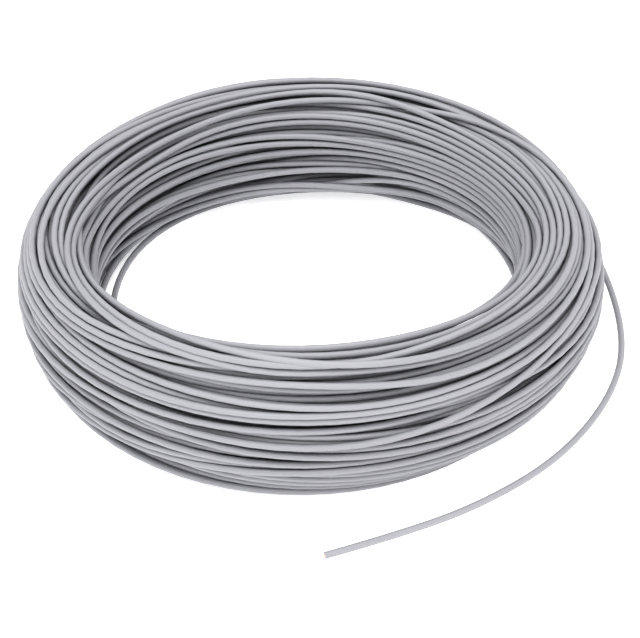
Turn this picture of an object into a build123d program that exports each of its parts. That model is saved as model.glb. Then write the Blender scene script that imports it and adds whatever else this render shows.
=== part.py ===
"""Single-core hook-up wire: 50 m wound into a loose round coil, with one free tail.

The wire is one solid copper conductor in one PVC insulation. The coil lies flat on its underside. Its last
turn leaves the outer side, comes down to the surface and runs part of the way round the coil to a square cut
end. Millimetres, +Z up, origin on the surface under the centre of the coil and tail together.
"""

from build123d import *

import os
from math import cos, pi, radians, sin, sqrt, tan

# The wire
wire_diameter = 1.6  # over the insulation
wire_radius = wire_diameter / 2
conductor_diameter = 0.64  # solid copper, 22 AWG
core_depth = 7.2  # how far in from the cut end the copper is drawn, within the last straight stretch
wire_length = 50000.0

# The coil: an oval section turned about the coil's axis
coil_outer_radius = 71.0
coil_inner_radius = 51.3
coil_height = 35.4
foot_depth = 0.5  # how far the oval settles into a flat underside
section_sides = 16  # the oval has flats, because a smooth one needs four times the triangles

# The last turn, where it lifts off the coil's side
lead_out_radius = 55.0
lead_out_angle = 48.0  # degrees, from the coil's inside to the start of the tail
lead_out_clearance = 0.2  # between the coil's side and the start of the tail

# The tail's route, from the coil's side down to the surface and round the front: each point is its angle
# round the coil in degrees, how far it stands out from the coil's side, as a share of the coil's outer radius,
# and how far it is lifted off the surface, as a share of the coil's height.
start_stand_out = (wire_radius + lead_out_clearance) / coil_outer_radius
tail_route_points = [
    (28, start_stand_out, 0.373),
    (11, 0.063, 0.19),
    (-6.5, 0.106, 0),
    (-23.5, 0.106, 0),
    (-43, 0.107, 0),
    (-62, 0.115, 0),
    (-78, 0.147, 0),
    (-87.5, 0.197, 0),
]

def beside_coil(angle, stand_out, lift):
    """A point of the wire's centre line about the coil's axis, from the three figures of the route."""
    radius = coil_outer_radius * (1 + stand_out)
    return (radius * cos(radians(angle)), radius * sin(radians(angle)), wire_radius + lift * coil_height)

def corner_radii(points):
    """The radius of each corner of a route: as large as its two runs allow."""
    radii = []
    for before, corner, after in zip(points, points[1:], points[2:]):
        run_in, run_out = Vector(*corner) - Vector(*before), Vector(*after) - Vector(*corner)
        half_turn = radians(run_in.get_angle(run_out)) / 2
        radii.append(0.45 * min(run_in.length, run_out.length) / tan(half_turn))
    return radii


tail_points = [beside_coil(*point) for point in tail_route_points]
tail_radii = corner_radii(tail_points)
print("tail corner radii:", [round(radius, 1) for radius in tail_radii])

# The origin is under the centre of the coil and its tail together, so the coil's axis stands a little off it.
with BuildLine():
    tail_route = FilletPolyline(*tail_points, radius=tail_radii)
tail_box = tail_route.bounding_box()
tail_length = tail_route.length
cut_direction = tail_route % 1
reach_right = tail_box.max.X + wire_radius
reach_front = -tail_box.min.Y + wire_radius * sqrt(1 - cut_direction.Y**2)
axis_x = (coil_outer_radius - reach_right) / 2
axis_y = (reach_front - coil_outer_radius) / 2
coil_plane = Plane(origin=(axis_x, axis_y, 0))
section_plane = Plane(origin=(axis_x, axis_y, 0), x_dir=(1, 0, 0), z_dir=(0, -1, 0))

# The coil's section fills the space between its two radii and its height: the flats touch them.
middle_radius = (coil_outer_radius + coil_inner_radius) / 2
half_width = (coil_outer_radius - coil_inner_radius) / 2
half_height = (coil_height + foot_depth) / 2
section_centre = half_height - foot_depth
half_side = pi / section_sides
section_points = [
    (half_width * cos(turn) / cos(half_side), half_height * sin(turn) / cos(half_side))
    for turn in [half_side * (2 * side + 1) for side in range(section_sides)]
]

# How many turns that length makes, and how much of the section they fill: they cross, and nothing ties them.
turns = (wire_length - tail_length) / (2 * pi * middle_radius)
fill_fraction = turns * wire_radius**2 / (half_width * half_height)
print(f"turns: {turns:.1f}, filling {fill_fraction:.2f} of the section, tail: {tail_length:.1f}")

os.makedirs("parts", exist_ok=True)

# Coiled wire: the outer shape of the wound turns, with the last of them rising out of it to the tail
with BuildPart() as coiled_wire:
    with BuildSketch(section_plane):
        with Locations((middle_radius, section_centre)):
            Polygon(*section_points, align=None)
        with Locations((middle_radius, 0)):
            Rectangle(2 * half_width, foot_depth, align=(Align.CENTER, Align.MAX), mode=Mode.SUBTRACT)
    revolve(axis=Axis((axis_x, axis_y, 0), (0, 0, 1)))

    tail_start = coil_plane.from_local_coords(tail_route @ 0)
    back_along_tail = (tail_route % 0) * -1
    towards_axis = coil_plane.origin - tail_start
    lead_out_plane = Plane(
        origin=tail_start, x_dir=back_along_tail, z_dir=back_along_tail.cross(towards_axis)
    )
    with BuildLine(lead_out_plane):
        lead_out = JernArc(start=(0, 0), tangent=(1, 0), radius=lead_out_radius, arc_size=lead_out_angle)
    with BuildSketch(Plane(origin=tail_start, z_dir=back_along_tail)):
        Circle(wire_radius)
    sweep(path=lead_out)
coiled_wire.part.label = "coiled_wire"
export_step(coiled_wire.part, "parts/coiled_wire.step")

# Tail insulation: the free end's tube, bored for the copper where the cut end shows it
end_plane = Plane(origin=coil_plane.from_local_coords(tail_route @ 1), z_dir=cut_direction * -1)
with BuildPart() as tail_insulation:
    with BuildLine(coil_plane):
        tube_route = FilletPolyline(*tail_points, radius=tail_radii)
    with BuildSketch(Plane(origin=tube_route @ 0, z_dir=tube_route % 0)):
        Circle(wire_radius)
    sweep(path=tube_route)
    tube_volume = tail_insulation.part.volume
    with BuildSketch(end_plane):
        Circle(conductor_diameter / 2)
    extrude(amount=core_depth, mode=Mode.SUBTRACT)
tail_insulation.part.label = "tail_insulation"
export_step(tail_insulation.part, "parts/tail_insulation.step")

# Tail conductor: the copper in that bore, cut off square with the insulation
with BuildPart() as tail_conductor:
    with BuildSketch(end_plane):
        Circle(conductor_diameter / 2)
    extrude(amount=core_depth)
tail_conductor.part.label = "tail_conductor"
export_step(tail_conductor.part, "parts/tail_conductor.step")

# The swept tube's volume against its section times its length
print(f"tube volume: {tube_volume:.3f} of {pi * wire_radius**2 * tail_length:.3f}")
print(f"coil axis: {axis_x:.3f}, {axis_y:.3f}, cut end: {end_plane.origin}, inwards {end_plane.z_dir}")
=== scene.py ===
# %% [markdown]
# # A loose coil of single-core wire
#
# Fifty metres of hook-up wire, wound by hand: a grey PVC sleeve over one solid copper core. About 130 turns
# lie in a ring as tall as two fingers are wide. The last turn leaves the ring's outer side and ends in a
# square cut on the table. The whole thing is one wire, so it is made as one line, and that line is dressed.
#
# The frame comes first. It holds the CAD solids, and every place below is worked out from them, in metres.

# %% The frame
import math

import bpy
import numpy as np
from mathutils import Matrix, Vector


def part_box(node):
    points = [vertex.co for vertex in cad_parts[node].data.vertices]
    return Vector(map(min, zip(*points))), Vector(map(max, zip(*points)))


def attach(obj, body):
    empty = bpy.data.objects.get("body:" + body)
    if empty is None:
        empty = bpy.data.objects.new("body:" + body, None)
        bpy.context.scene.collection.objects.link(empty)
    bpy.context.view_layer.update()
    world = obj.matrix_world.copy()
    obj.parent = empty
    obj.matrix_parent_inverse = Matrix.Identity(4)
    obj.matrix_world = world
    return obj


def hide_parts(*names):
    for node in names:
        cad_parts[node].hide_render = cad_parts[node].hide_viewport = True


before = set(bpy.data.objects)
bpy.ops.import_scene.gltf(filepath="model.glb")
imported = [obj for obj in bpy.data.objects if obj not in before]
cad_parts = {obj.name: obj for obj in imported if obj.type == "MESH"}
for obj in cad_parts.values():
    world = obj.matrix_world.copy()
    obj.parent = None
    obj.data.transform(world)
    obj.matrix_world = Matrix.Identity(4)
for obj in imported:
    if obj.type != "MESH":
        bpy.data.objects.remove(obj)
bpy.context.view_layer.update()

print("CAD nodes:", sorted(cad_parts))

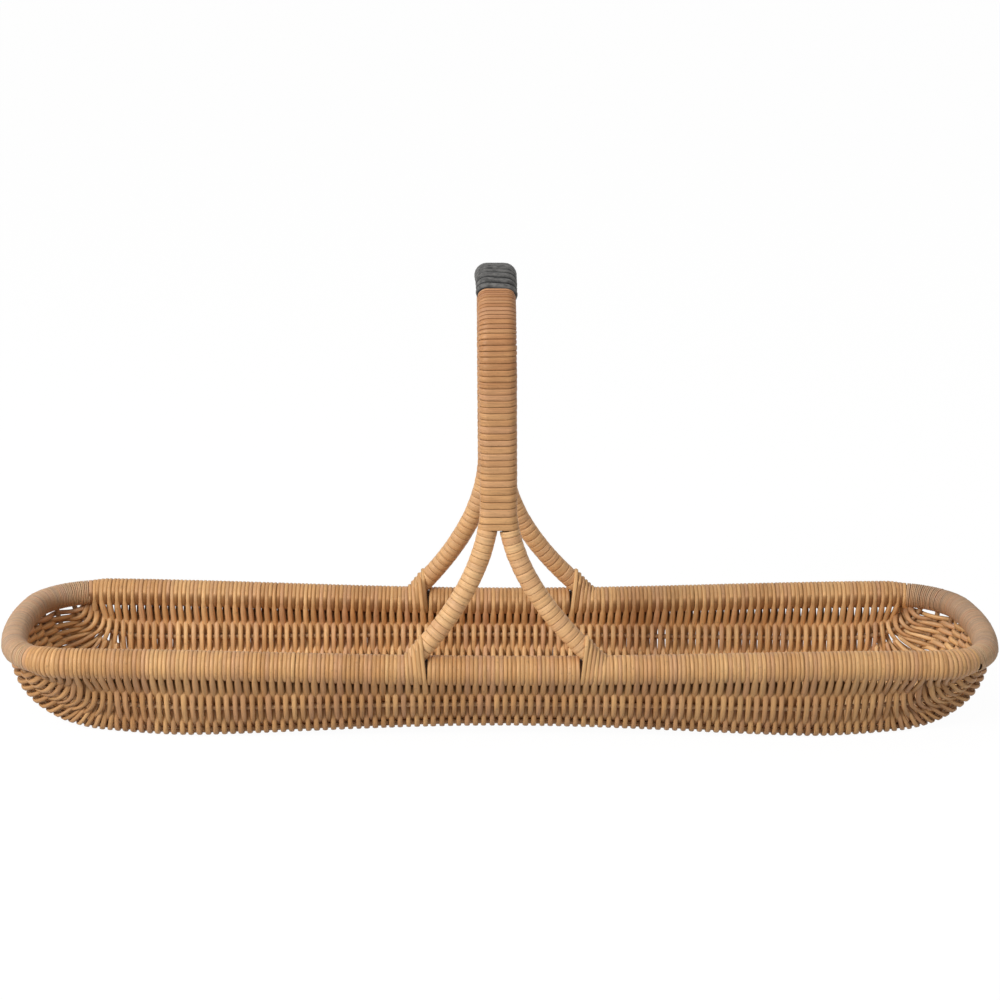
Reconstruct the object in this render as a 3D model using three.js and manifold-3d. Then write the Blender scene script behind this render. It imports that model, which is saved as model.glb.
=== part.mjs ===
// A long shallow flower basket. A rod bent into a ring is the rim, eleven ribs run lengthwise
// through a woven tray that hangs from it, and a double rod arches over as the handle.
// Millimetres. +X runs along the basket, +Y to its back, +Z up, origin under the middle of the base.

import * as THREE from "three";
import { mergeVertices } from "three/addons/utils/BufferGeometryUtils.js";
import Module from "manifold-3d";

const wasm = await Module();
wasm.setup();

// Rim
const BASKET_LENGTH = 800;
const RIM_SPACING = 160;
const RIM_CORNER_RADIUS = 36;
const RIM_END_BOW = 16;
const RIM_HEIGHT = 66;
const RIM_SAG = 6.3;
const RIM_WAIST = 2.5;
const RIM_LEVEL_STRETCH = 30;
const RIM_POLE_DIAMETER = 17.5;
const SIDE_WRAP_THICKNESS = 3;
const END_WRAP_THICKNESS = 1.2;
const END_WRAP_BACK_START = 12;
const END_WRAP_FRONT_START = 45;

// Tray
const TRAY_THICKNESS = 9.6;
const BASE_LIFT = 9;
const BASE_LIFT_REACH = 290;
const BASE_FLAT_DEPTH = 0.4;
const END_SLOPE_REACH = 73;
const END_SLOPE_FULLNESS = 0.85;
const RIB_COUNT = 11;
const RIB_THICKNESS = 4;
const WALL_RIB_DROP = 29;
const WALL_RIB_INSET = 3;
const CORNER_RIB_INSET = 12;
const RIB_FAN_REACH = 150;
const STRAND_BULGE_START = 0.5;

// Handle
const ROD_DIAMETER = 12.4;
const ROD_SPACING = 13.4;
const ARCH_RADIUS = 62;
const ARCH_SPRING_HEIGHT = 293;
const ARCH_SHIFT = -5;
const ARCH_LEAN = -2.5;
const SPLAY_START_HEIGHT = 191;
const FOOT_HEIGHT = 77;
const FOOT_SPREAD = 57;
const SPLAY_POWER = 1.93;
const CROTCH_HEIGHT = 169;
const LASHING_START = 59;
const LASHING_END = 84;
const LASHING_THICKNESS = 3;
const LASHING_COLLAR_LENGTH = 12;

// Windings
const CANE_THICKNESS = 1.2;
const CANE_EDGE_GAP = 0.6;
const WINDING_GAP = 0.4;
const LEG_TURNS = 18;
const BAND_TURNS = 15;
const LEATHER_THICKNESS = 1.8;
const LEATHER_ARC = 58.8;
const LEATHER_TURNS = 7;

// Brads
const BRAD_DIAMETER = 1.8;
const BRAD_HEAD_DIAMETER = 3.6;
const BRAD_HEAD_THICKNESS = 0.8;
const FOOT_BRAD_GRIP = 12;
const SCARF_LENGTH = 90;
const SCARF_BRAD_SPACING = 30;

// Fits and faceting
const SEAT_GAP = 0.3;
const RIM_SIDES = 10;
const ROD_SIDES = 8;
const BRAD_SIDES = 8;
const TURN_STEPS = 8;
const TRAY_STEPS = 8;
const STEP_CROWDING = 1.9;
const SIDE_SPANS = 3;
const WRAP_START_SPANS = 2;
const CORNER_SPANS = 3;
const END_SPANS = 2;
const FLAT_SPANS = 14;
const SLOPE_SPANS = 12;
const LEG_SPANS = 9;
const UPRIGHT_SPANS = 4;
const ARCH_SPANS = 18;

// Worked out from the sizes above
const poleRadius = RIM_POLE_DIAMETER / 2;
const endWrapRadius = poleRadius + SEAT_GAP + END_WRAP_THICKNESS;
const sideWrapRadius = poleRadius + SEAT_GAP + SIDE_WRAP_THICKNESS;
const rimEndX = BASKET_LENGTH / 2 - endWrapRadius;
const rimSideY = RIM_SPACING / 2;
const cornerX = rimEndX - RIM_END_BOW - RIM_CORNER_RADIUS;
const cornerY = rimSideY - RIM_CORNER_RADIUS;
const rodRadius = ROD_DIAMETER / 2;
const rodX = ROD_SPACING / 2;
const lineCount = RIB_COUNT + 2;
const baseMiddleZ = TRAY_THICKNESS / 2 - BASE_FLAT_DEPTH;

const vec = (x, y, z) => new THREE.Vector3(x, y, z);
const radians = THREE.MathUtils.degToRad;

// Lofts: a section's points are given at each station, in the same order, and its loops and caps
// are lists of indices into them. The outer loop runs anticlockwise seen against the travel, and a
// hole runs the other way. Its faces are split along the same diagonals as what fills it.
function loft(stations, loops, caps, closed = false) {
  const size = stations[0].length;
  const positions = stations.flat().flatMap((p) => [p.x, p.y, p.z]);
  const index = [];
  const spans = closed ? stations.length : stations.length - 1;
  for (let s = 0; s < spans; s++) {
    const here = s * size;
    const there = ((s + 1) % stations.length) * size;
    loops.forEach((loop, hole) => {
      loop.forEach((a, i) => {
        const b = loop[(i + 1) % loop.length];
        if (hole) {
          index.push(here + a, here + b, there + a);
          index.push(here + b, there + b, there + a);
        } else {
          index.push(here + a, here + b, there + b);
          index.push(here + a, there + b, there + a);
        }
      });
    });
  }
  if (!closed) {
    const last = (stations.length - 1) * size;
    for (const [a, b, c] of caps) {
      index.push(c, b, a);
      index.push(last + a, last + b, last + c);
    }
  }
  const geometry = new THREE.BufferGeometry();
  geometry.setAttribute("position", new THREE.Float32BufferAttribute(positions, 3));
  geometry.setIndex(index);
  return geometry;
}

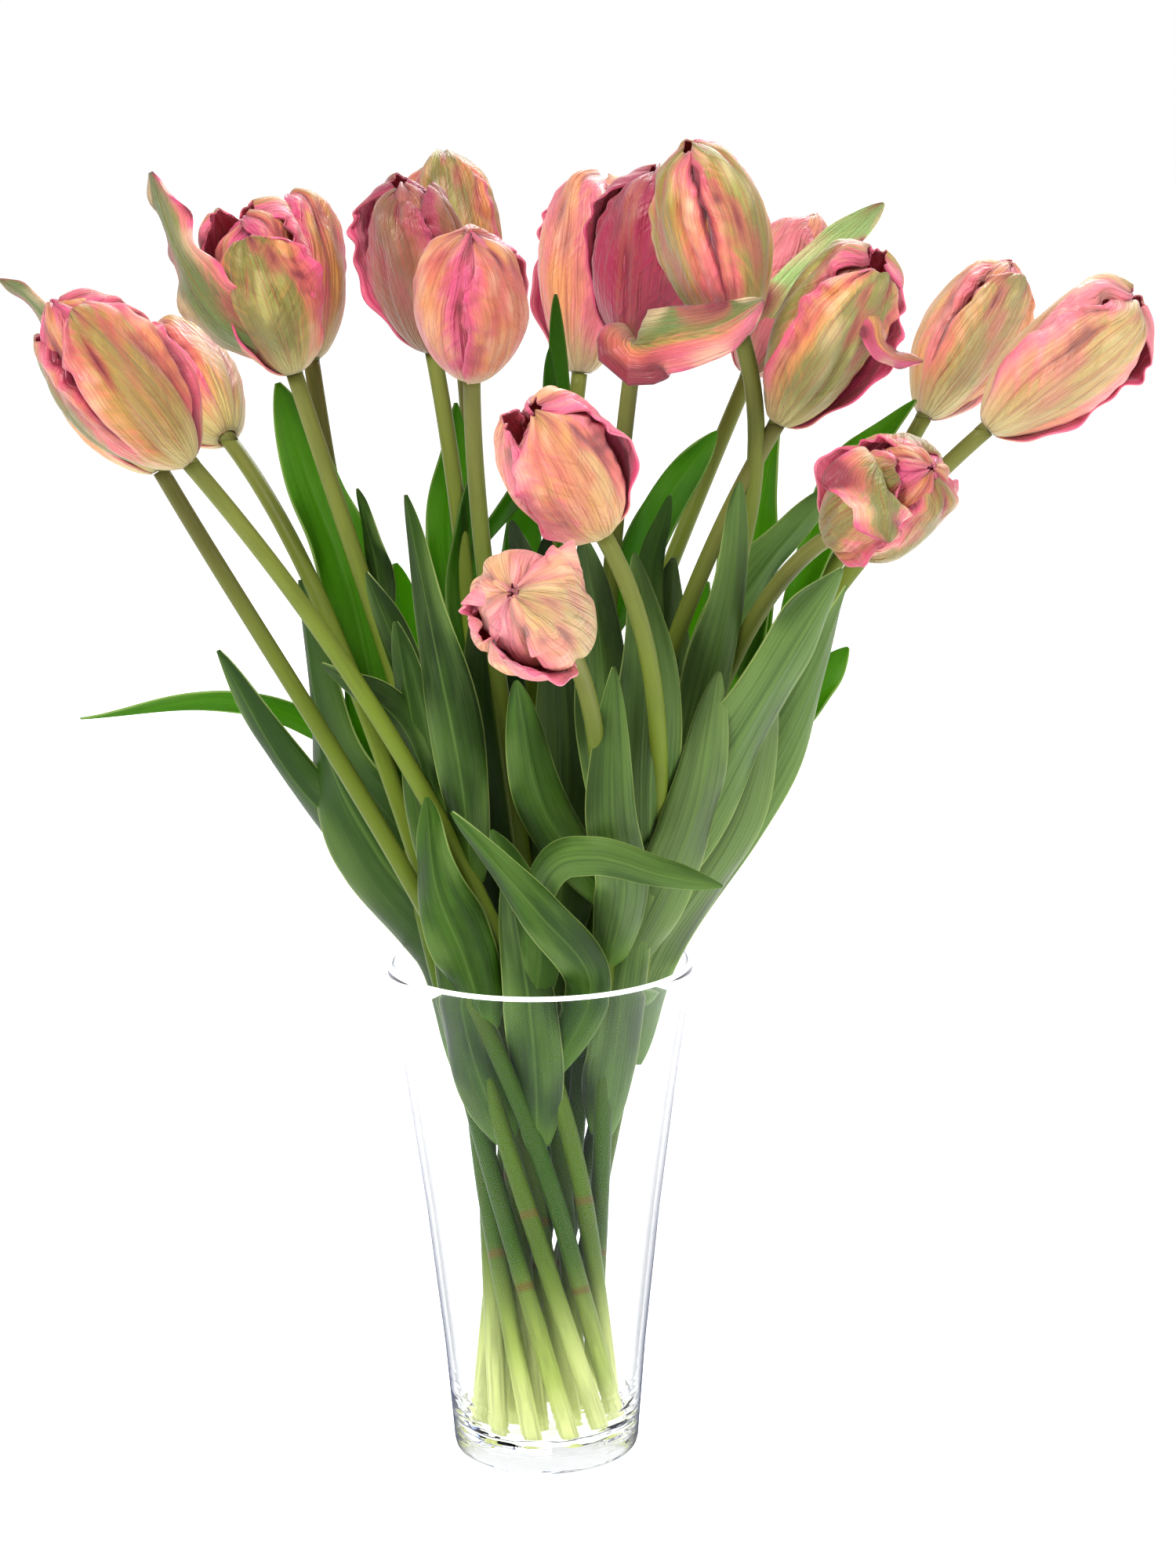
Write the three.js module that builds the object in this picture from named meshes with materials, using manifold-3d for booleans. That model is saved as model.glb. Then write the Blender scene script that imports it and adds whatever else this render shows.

• [PROBLEM DETAILS]
From the records above, copy out the line with "# The swept", the line with "bpy.data.objects.remove(obj)", and every line between them, word for word.

• [TASK ANSWER]
# The swept tube's volume against its section times its length
print(f"tube volume: {tube_volume:.3f} of {pi * wire_radius**2 * tail_length:.3f}")
print(f"coil axis: {axis_x:.3f}, {axis_y:.3f}, cut end: {end_plane.origin}, inwards {end_plane.z_dir}")
=== scene.py ===
# %% [markdown]
# # A loose coil of single-core wire
#
# Fifty metres of hook-up wire, wound by hand: a grey PVC sleeve over one solid copper core. About 130 turns
# lie in a ring as tall as two fingers are wide. The last turn leaves the ring's outer side and ends in a
# square cut on the table. The whole thing is one wire, so it is made as one line, and that line is dressed.
#
# The frame comes first. It holds the CAD solids, and every place below is worked out from them, in metres.

# %% The frame
import math

import bpy
import numpy as np
from mathutils import Matrix, Vector


def part_box(node):
    points = [vertex.co for vertex in cad_parts[node].data.vertices]
    return Vector(map(min, zip(*points))), Vector(map(max, zip(*points)))


def attach(obj, body):
    empty = bpy.data.objects.get("body:" + body)
    if empty is None:
        empty = bpy.data.objects.new("body:" + body, None)
        bpy.context.scene.collection.objects.link(empty)
    bpy.context.view_layer.update()
    world = obj.matrix_world.copy()
    obj.parent = empty
    obj.matrix_parent_inverse = Matrix.Identity(4)
    obj.matrix_world = world
    return obj


def hide_parts(*names):
    for node in names:
        cad_parts[node].hide_render = cad_parts[node].hide_viewport = True


before = set(bpy.data.objects)
bpy.ops.import_scene.gltf(filepath="model.glb")
imported = [obj for obj in bpy.data.objects if obj not in before]
cad_parts = {obj.name: obj for obj in imported if obj.type == "MESH"}
for obj in cad_parts.values():
    world = obj.matrix_world.copy()
    obj.parent = None
    obj.data.transform(world)
    obj.matrix_world = Matrix.Identity(4)
for obj in imported:
    if obj.type != "MESH":
        bpy.data.objects.remove(obj)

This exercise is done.